Start
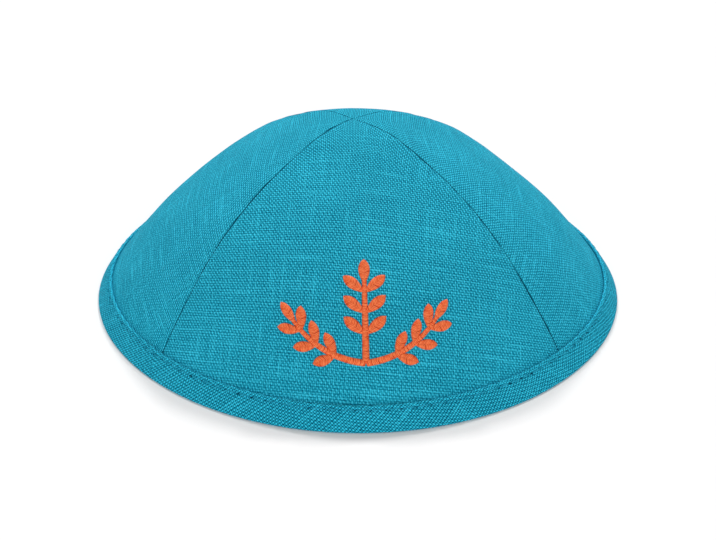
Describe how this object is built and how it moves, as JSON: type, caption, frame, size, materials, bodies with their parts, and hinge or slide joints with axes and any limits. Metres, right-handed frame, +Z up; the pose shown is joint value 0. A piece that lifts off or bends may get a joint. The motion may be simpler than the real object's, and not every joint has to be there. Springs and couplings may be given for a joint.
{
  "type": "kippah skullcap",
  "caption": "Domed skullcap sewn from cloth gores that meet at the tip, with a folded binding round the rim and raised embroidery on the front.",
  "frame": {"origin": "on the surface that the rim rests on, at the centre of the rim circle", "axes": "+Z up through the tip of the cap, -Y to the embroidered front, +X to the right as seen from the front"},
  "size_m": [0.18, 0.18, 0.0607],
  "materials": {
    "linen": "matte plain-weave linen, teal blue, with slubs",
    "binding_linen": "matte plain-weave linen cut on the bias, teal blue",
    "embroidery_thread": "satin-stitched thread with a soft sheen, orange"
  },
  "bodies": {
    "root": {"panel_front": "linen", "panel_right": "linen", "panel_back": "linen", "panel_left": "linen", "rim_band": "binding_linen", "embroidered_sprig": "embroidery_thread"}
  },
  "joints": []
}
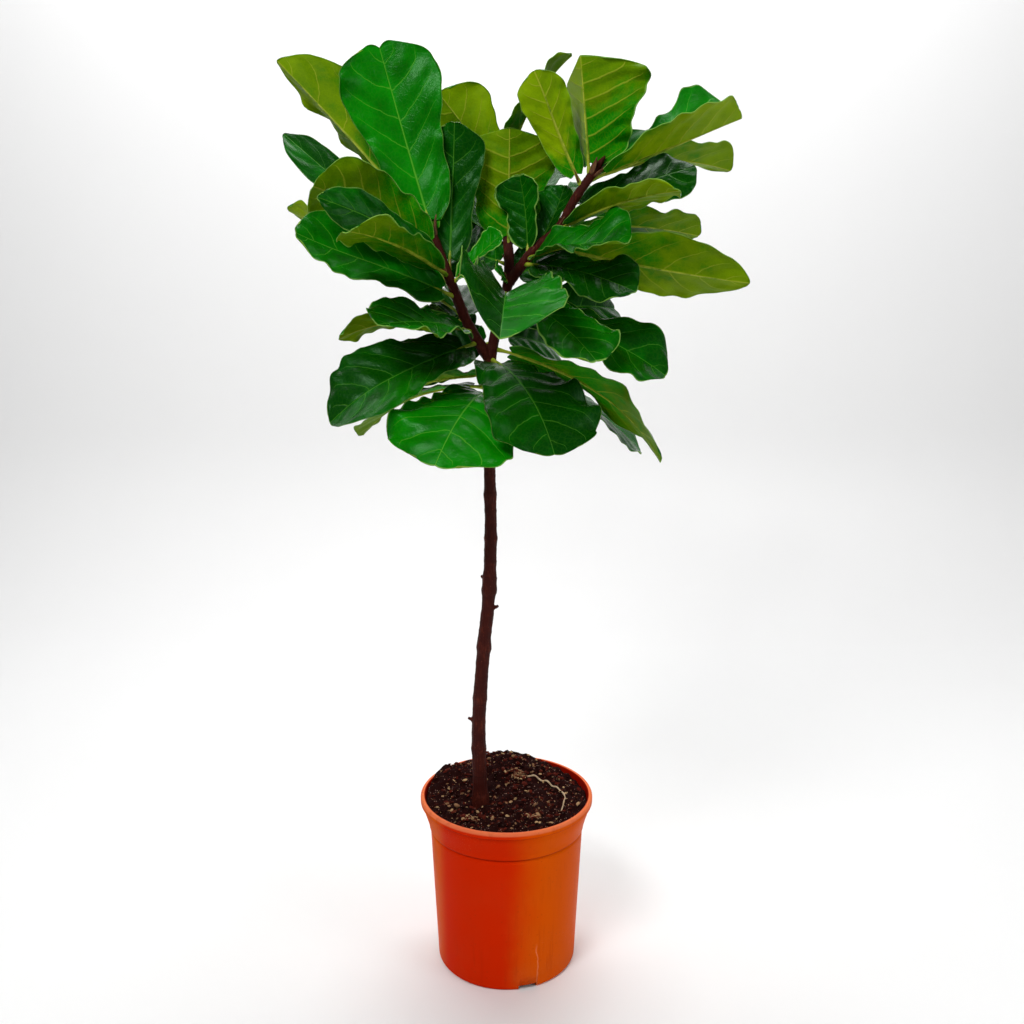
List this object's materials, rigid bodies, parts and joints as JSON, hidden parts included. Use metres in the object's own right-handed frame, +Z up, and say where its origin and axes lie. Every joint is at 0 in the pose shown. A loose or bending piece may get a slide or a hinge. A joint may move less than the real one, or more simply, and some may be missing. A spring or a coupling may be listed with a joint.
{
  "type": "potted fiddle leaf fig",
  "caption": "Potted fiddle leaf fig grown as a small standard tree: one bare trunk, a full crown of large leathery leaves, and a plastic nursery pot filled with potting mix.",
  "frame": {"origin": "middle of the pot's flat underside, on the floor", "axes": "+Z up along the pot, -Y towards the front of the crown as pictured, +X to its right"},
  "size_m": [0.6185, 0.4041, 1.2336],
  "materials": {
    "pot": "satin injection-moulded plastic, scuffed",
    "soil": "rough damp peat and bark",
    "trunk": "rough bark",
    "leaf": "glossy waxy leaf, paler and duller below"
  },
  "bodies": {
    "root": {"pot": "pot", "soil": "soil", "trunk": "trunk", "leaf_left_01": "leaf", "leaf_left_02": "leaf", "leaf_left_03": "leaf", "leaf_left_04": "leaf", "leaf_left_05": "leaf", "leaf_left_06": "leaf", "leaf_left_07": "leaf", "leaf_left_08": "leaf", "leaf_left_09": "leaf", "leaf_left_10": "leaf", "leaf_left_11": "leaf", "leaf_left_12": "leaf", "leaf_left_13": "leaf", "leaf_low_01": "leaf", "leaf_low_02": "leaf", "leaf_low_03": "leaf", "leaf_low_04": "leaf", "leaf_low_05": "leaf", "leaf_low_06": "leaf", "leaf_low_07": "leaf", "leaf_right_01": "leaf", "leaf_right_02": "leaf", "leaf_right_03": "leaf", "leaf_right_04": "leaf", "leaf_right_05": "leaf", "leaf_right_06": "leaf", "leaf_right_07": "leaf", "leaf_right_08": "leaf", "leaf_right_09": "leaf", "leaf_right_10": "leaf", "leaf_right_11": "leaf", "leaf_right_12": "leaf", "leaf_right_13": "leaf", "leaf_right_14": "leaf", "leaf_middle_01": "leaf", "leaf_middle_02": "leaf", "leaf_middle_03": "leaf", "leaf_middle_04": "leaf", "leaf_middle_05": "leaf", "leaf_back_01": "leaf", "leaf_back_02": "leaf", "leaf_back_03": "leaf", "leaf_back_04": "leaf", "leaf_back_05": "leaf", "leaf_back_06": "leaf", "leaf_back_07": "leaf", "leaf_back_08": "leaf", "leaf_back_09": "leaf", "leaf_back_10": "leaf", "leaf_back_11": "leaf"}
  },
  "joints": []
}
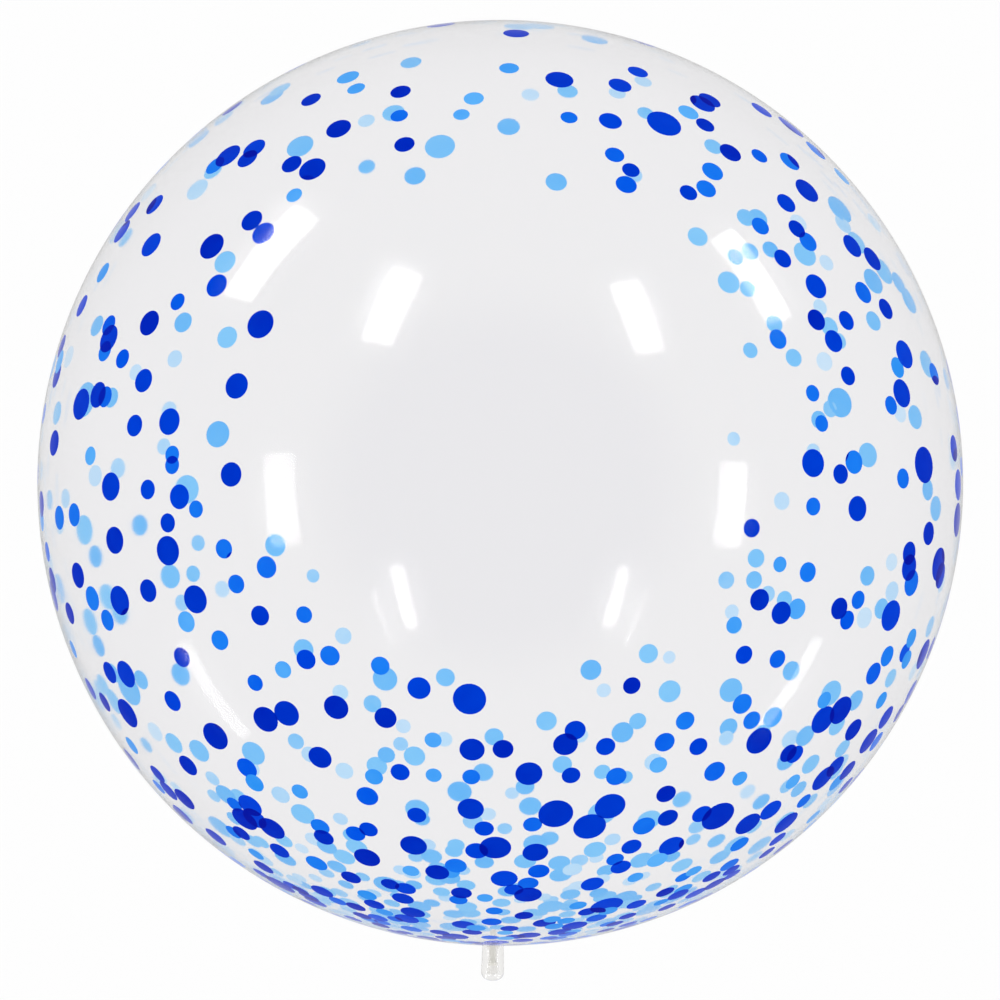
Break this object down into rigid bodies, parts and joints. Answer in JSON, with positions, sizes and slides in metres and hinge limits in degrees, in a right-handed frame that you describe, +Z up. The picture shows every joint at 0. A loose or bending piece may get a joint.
End
#### What you are asked to do:
Using the listing, collect all lines in which the string "caption" is found.

#### Solution:
Describe how this object is built and how it moves, as JSON: type, caption, frame, size, materials, bodies with their parts, and hinge or slide joints with axes and any limits. Metres, right-handed frame, +Z up; the pose shown is joint value 0. A piece that lifts off or bends may get a joint. The motion may be simpler than the real object's, and not every joint has to be there. Springs and couplings may be given for a joint.
  "caption": "Domed skullcap sewn from cloth gores that meet at the tip, with a folded binding round the rim and raised embroidery on the front.",
  "caption": "Potted fiddle leaf fig grown as a small standard tree: one bare trunk, a full crown of large leathery leaves, and a plastic nursery pot filled with potting mix.",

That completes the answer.